Pros and Cons of Each Approach

Hours are familiar and easy for managers to digest, but they often lead to rigid commitments and stress. Story points focus on relative effort, encourage collaboration, and build sustainable forecasting. The downside is that story points can feel abstract to those who have never worked with them. Both approaches have strengths and weaknesses depending on context.

Coaching Instead of Fighting

If your organization resists story points, do not fight it to the death. Instead, take the position of a coach. Provide hour-based reports when required, but also introduce story points to your team. Slowly help management see how points improve forecasting and focus on value delivery. Influence comes from trust, not conflict.

Speaking the Language of Your Audience

It does not matter how good your estimation technique is if nobody understands it. Your role is to communicate clearly in the language management expects, while gently introducing better Agile practices. If managers want hours, provide hours, but also show them what points reveal about flow, complexity, and progress.

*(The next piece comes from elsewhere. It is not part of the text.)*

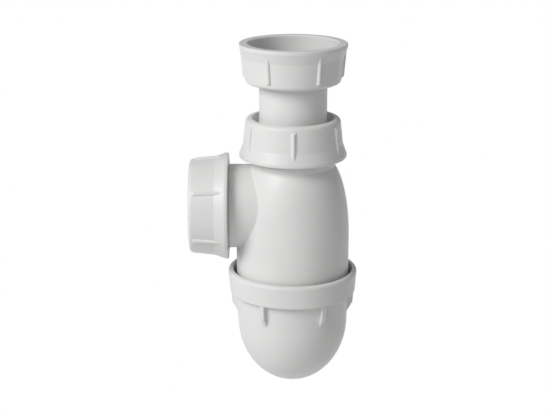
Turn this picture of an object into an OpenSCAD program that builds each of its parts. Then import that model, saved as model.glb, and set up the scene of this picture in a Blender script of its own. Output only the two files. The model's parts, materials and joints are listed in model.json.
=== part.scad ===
// Telescopic bottle trap for a wash basin, in moulded white plastic.
// The origin is the centre of the inlet washer's upper face, where the basin waste seats.
// +Z is up, towards the basin, and the outlet points along -X, towards the wall.

/* [Inlet tube] */
// Outside diameter of the sliding tube, and of the waste pipe that the outlet takes
tube_d = 32; // [31:0.1:33]
// Wall thickness of the tube
tube_wall = 2; // [1.6:0.1:2.4]
// Length of the tube below its flange
tube_length = 112; // [100:1:116]
// Thickness of the tube's flange
tube_flange_t = 2.4; // [2:0.1:3]
// Radial clearance between the tube's flange and the nut around it
flange_clearance = 0.4; // [0.3:0.05:0.6]
// Tube length that shows between the inlet nut and the neck nut
tube_exposed = 16.7; // [16.4:0.1:30]

/* [Union threads] */
// Diameter that the union threads have over the tube's, at their crest
thread_over_tube = 9.9; // [9.7:0.1:11]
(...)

Building Trust Through Results

The key to shifting estimation practices is showing results. Demonstrate the value your team delivers, and show how Agile methods improve predictability. Once managers see consistent delivery and customer value, they become more open to change. Success stories are more persuasive than arguments about methodology.

Conclusion

Agile does not endorse hours, but that does not mean you must fight every request. As a Scrum Master or Agile leader, your job is to balance principles with pragmatism. Provide the information your managers need, coach your team in story points, and over time, influence the shift. By preserving relationships and communicating in ways people understand, you create the foundation to guide your organization toward more effective Agile practices.